::: Supplied data :::

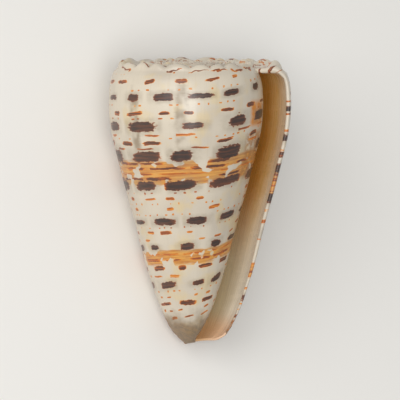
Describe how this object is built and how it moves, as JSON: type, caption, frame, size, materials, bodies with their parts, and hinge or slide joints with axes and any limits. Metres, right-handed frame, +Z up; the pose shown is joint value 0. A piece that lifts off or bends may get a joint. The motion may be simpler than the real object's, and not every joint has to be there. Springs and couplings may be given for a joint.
{
  "type": "cone shell",
  "caption": "Cone-shaped sea-snail shell with a flat knobbed spire and a long narrow aperture, lying on its back.",
  "frame": {"origin": "under the centre of the shell's box, on the surface that the shell lies on", "axes": "+X towards the spire, +Z up, out of the surface, -Y towards the outer lip"},
  "size_m": [0.079, 0.0464, 0.0431],
  "materials": {
    "shell": "satin-glossy cream shell with winding rows of brown and orange marks"
  },
  "bodies": {
    "root": {"shell": "shell"}
  },
  "joints": []
}
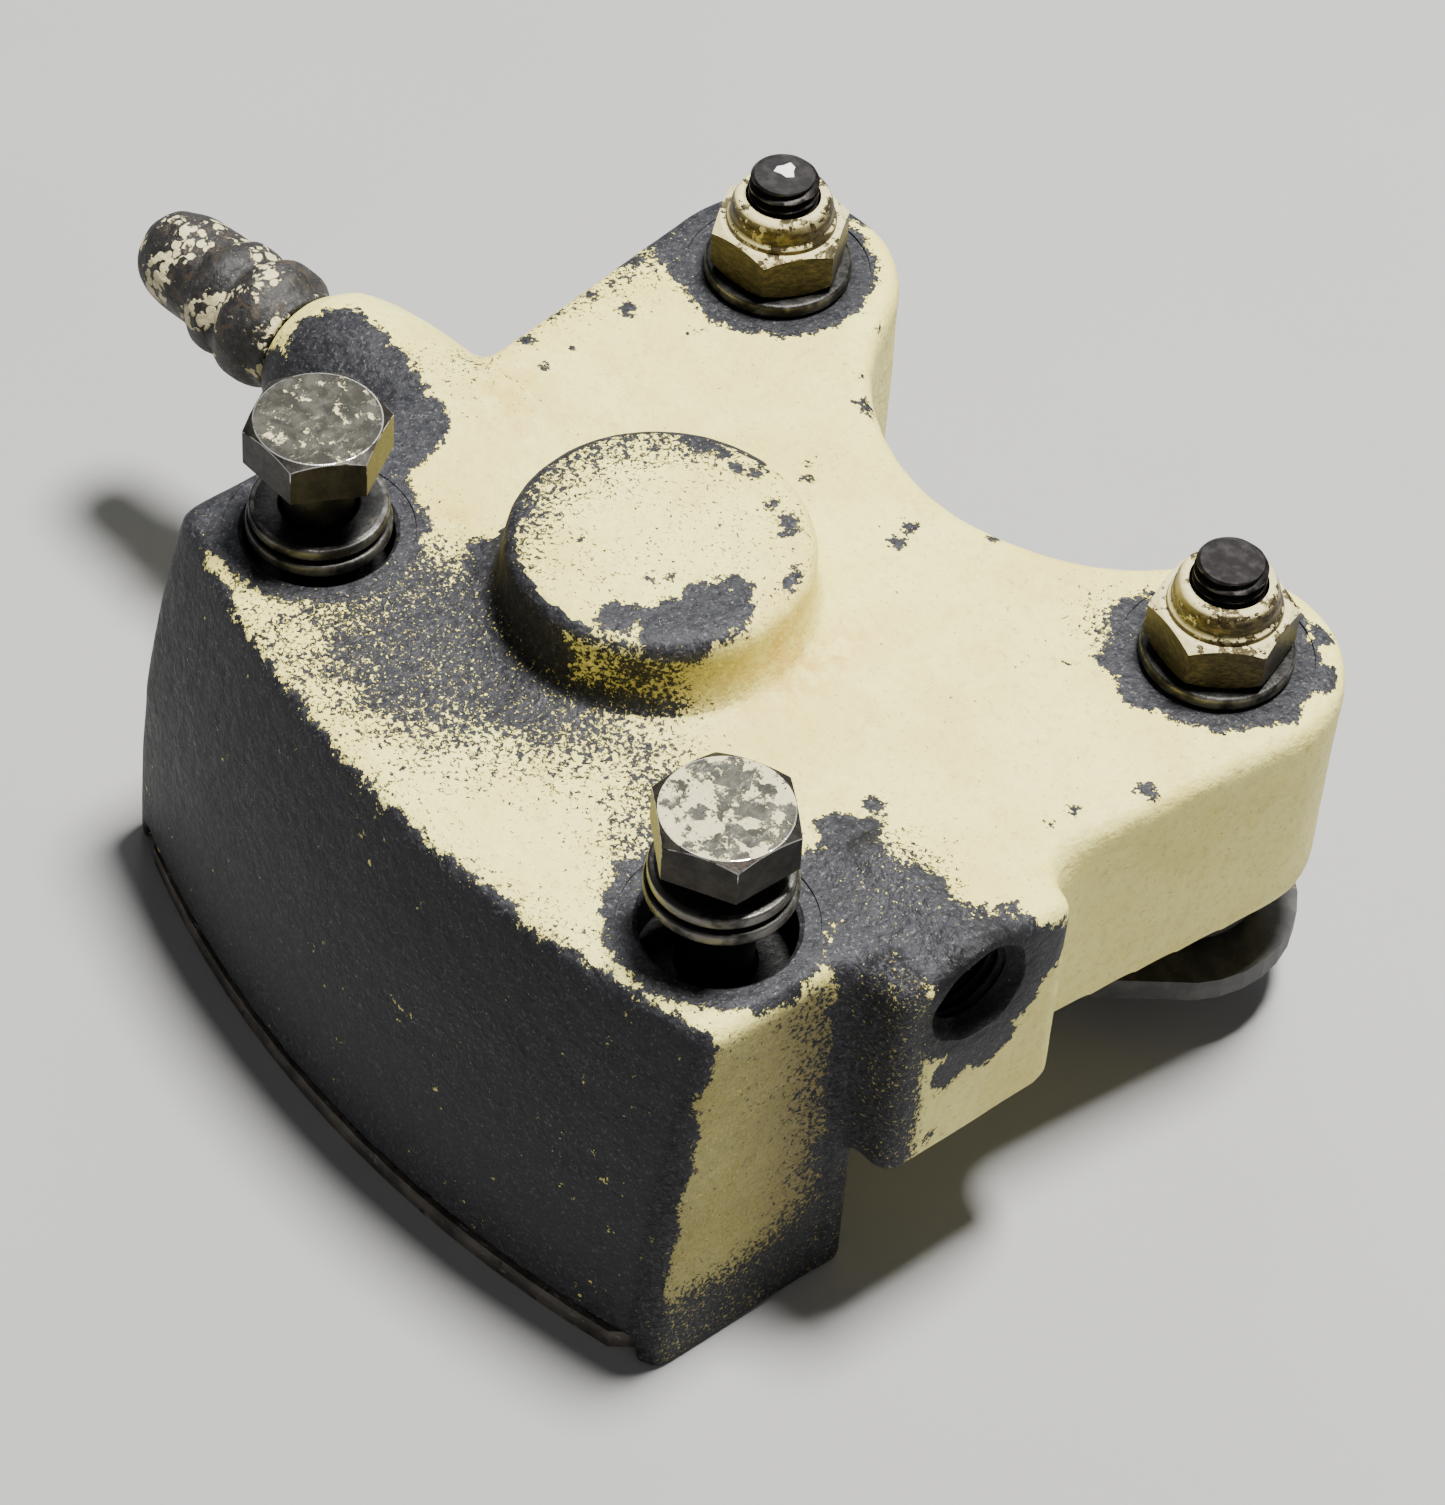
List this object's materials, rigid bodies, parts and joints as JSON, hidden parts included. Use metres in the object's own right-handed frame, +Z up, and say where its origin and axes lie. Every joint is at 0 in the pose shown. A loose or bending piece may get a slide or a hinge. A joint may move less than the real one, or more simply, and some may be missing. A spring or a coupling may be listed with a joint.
{
  "type": "floating disc brake caliper",
  "caption": "Floating hydraulic disc brake caliper: painted casting with a cylinder, pads, sliding bracket, long bolts backed out, a threaded port and a capped bleed screw.",
  "frame": {"origin": "on the bottom face of the reaction plate, midway between the axes of the two long bolts", "axes": "+Z up along the piston's axis, +X across the caliper towards the front bolt and the port, +Y towards the wheel hub"},
  "size_m": [0.146, 0.1083, 0.0672],
  "materials": {
    "cream_paint": "cream paint over a cast alloy, chipped",
    "bare_steel": "bare steel, worn",
    "dark_steel": "blackened steel, worn bright on its edges",
    "browned_steel": "dulled plating, brown",
    "black_bracket": "black paint",
    "piston_chrome": "hard chrome",
    "black_rubber": "matt black rubber",
    "friction_lining": "resin-bonded friction material"
  },
  "bodies": {
    "housing": {"caliper_body": "cream_paint", "reaction_plate": "bare_steel", "outer_pad_backing": "dark_steel", "outer_pad_lining": "friction_lining", "pad_spring": "bare_steel", "piston_seal": "black_rubber", "dust_seal": "black_rubber", "right_guide_pin": "dark_steel", "left_guide_pin": "dark_steel", "right_lock_nut": "browned_steel", "left_lock_nut": "browned_steel", "right_stud_washer": "dark_steel", "left_stud_washer": "dark_steel", "right_pin_boot": "black_rubber", "left_pin_boot": "black_rubber"},
    "piston": {"piston": "piston_chrome"},
    "inner_pad": {"inner_pad_backing": "dark_steel", "inner_pad_lining": "friction_lining"},
    "bracket": {"bracket_plate": "black_bracket", "right_bush": "browned_steel", "left_bush": "browned_steel"},
    "front_bolt": {"front_bolt": "dark_steel"},
    "front_washers": {"front_flat_washer": "dark_steel", "front_spring_washer": "dark_steel"},
    "rear_bolt": {"rear_bolt": "dark_steel"},
    "rear_washers": {"rear_flat_washer": "dark_steel", "rear_spring_washer": "dark_steel"},
    "bleed_screw": {"bleed_screw": "browned_steel"},
    "bleed_cap": {"bleed_cap": "black_rubber"}
  },
  "joints": [
    {"name": "piston_slide", "type": "slide", "parent": "housing", "child": "piston", "axis": [0, 0, -1], "range_m": [0, 0.0047]},
    {"name": "inner_pad_slide", "type": "slide", "parent": "housing", "child": "inner_pad", "axis": [0, 0, -1], "range_m": [0, 0.0047]},
    {"name": "bracket_slide", "type": "slide", "parent": "housing", "child": "bracket", "axis": [0, 0, 1], "range_m": [-0.006, 0.009], "deforming": ["right_pin_boot", "left_pin_boot"]},
    {"name": "front_bolt_travel", "type": "slide", "parent": "housing", "child": "front_bolt", "axis": [0, 0, -1], "range_m": [0, 0.0131]},
    {"name": "front_washer_travel", "type": "slide", "parent": "housing", "child": "front_washers", "axis": [0, 0, -1], "range_m": [0, 0.011]},
    {"name": "rear_bolt_travel", "type": "slide", "parent": "housing", "child": "rear_bolt", "axis": [0, 0, -1], "range_m": [0, 0.0122]},
    {"name": "rear_washer_travel", "type": "slide", "parent": "housing", "child": "rear_washers", "axis": [0, 0, -1], "range_m": [0, 0.006]},
    {"name": "bleed_screw_turn", "type": "hinge", "parent": "housing", "child": "bleed_screw", "pos_m": [-0.0672, 0.0214, 0.039], "axis": [-0.993, -0.1184, 0], "range_deg": [0, 270]},
    {"name": "bleed_cap_pull", "type": "slide", "parent": "bleed_screw", "child": "bleed_cap", "axis": [-0.993, -0.1184, 0], "range_m": [0, 0.025]}
  ],
  "couplings": [
    {"joint": "inner_pad_slide", "follows": "piston_slide", "ratio": 1},
    {"joint": "front_washer_travel", "follows": "front_bolt_travel", "ratio": 0.83969},
    {"joint": "rear_washer_travel", "follows": "rear_bolt_travel", "ratio": 0.4918}
  ]
}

:::

--- Task directions ---
Each line of the material above needs to be quoted exactly, please.

--- Result ---
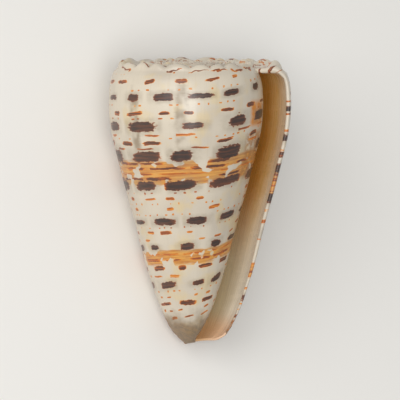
Describe how this object is built and how it moves, as JSON: type, caption, frame, size, materials, bodies with their parts, and hinge or slide joints with axes and any limits. Metres, right-handed frame, +Z up; the pose shown is joint value 0. A piece that lifts off or bends may get a joint. The motion may be simpler than the real object's, and not every joint has to be there. Springs and couplings may be given for a joint.
{
  "type": "cone shell",
  "caption": "Cone-shaped sea-snail shell with a flat knobbed spire and a long narrow aperture, lying on its back.",
  "frame": {"origin": "under the centre of the shell's box, on the surface that the shell lies on", "axes": "+X towards the spire, +Z up, out of the surface, -Y towards the outer lip"},
  "size_m": [0.079, 0.0464, 0.0431],
  "materials": {
    "shell": "satin-glossy cream shell with winding rows of brown and orange marks"
  },
  "bodies": {
    "root": {"shell": "shell"}
  },
  "joints": []
}
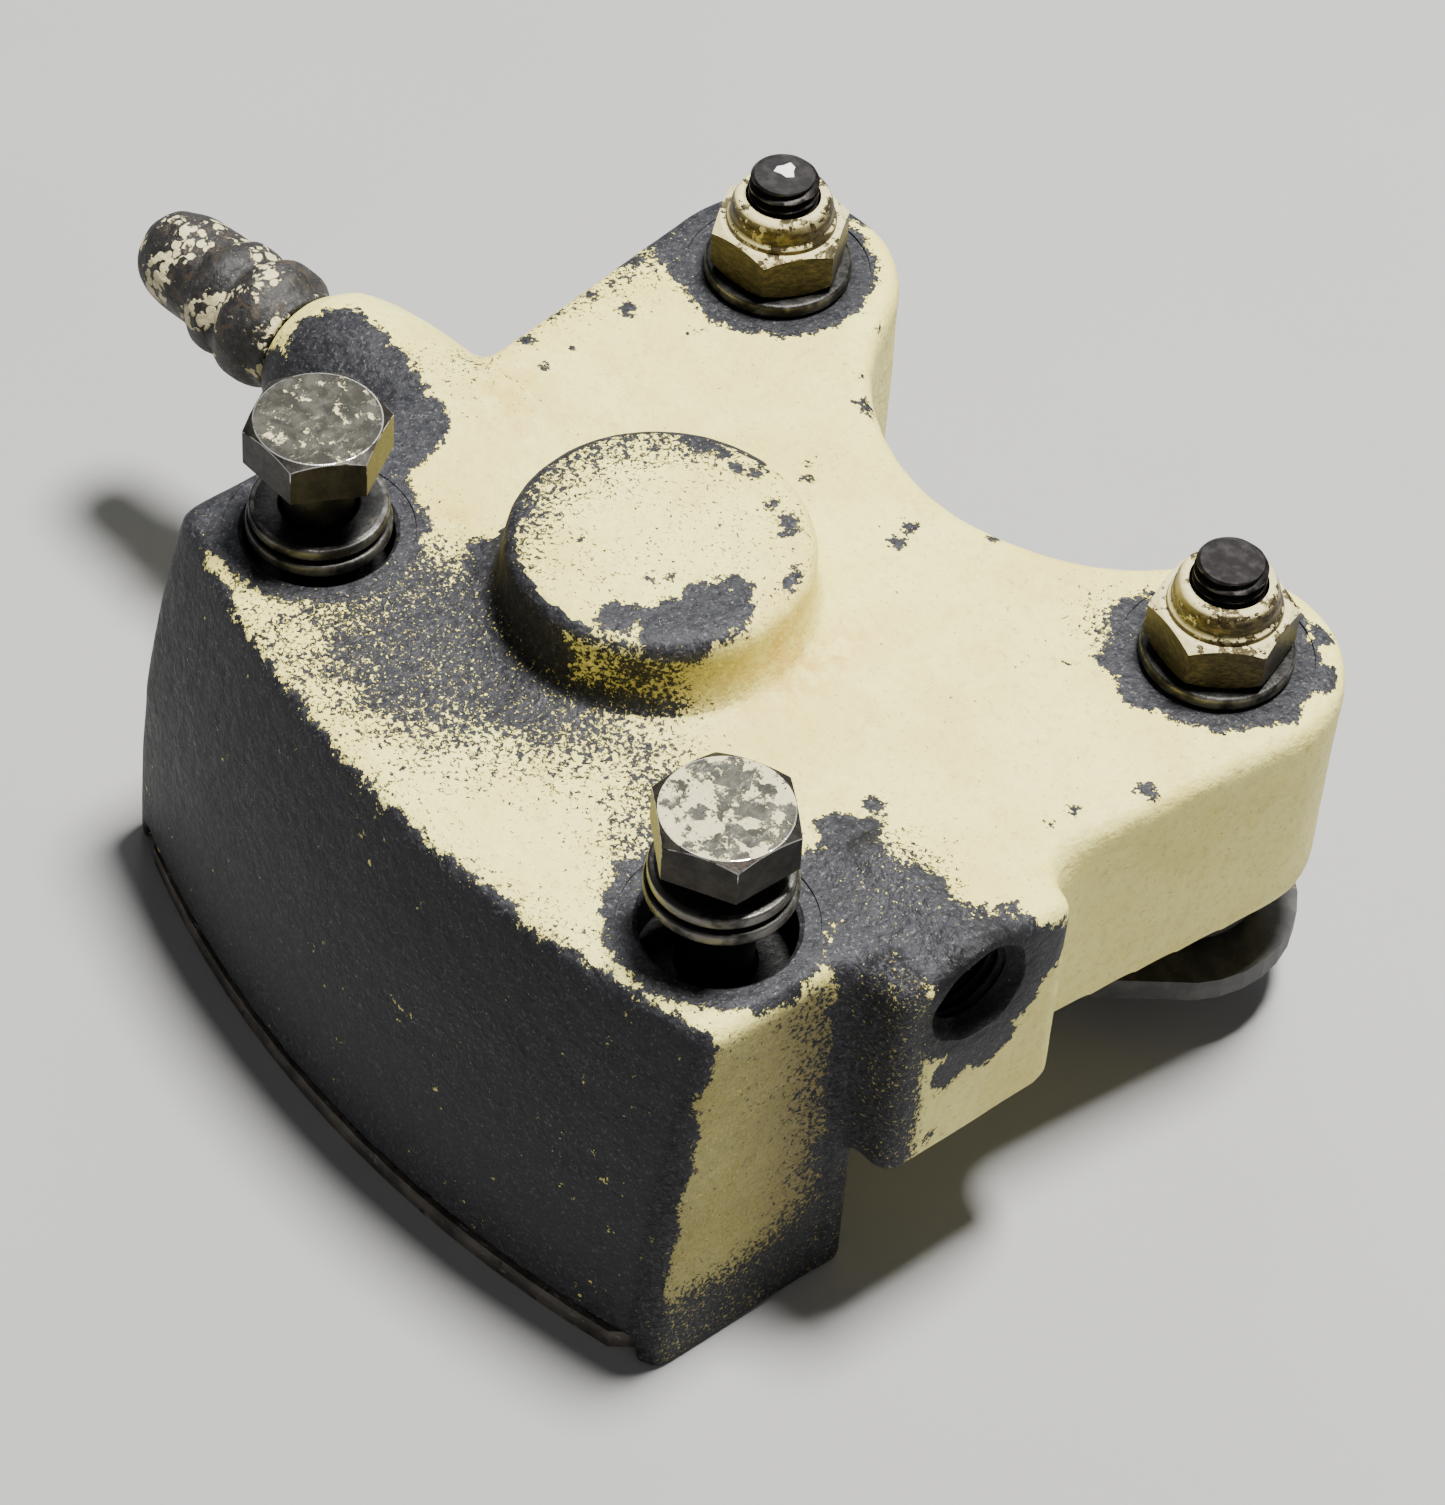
List this object's materials, rigid bodies, parts and joints as JSON, hidden parts included. Use metres in the object's own right-handed frame, +Z up, and say where its origin and axes lie. Every joint is at 0 in the pose shown. A loose or bending piece may get a slide or a hinge. A joint may move less than the real one, or more simply, and some may be missing. A spring or a coupling may be listed with a joint.
{
  "type": "floating disc brake caliper",
  "caption": "Floating hydraulic disc brake caliper: painted casting with a cylinder, pads, sliding bracket, long bolts backed out, a threaded port and a capped bleed screw.",
  "frame": {"origin": "on the bottom face of the reaction plate, midway between the axes of the two long bolts", "axes": "+Z up along the piston's axis, +X across the caliper towards the front bolt and the port, +Y towards the wheel hub"},
  "size_m": [0.146, 0.1083, 0.0672],
  "materials": {
    "cream_paint": "cream paint over a cast alloy, chipped",
    "bare_steel": "bare steel, worn",
    "dark_steel": "blackened steel, worn bright on its edges",
    "browned_steel": "dulled plating, brown",
    "black_bracket": "black paint",
    "piston_chrome": "hard chrome",
    "black_rubber": "matt black rubber",
    "friction_lining": "resin-bonded friction material"
  },
  "bodies": {
    "housing": {"caliper_body": "cream_paint", "reaction_plate": "bare_steel", "outer_pad_backing": "dark_steel", "outer_pad_lining": "friction_lining", "pad_spring": "bare_steel", "piston_seal": "black_rubber", "dust_seal": "black_rubber", "right_guide_pin": "dark_steel", "left_guide_pin": "dark_steel", "right_lock_nut": "browned_steel", "left_lock_nut": "browned_steel", "right_stud_washer": "dark_steel", "left_stud_washer": "dark_steel", "right_pin_boot": "black_rubber", "left_pin_boot": "black_rubber"},
    "piston": {"piston": "piston_chrome"},
    "inner_pad": {"inner_pad_backing": "dark_steel", "inner_pad_lining": "friction_lining"},
    "bracket": {"bracket_plate": "black_bracket", "right_bush": "browned_steel", "left_bush": "browned_steel"},
    "front_bolt": {"front_bolt": "dark_steel"},
    "front_washers": {"front_flat_washer": "dark_steel", "front_spring_washer": "dark_steel"},
    "rear_bolt": {"rear_bolt": "dark_steel"},
    "rear_washers": {"rear_flat_washer": "dark_steel", "rear_spring_washer": "dark_steel"},
    "bleed_screw": {"bleed_screw": "browned_steel"},
    "bleed_cap": {"bleed_cap": "black_rubber"}
  },
  "joints": [
    {"name": "piston_slide", "type": "slide", "parent": "housing", "child": "piston", "axis": [0, 0, -1], "range_m": [0, 0.0047]},
    {"name": "inner_pad_slide", "type": "slide", "parent": "housing", "child": "inner_pad", "axis": [0, 0, -1], "range_m": [0, 0.0047]},
    {"name": "bracket_slide", "type": "slide", "parent": "housing", "child": "bracket", "axis": [0, 0, 1], "range_m": [-0.006, 0.009], "deforming": ["right_pin_boot", "left_pin_boot"]},
    {"name": "front_bolt_travel", "type": "slide", "parent": "housing", "child": "front_bolt", "axis": [0, 0, -1], "range_m": [0, 0.0131]},
    {"name": "front_washer_travel", "type": "slide", "parent": "housing", "child": "front_washers", "axis": [0, 0, -1], "range_m": [0, 0.011]},
    {"name": "rear_bolt_travel", "type": "slide", "parent": "housing", "child": "rear_bolt", "axis": [0, 0, -1], "range_m": [0, 0.0122]},
    {"name": "rear_washer_travel", "type": "slide", "parent": "housing", "child": "rear_washers", "axis": [0, 0, -1], "range_m": [0, 0.006]},
    {"name": "bleed_screw_turn", "type": "hinge", "parent": "housing", "child": "bleed_screw", "pos_m": [-0.0672, 0.0214, 0.039], "axis": [-0.993, -0.1184, 0], "range_deg": [0, 270]},
    {"name": "bleed_cap_pull", "type": "slide", "parent": "bleed_screw", "child": "bleed_cap", "axis": [-0.993, -0.1184, 0], "range_m": [0, 0.025]}
  ],
  "couplings": [
    {"joint": "inner_pad_slide", "follows": "piston_slide", "ratio": 1},
    {"joint": "front_washer_travel", "follows": "front_bolt_travel", "ratio": 0.83969},
    {"joint": "rear_washer_travel", "follows": "rear_bolt_travel", "ratio": 0.4918}
  ]
}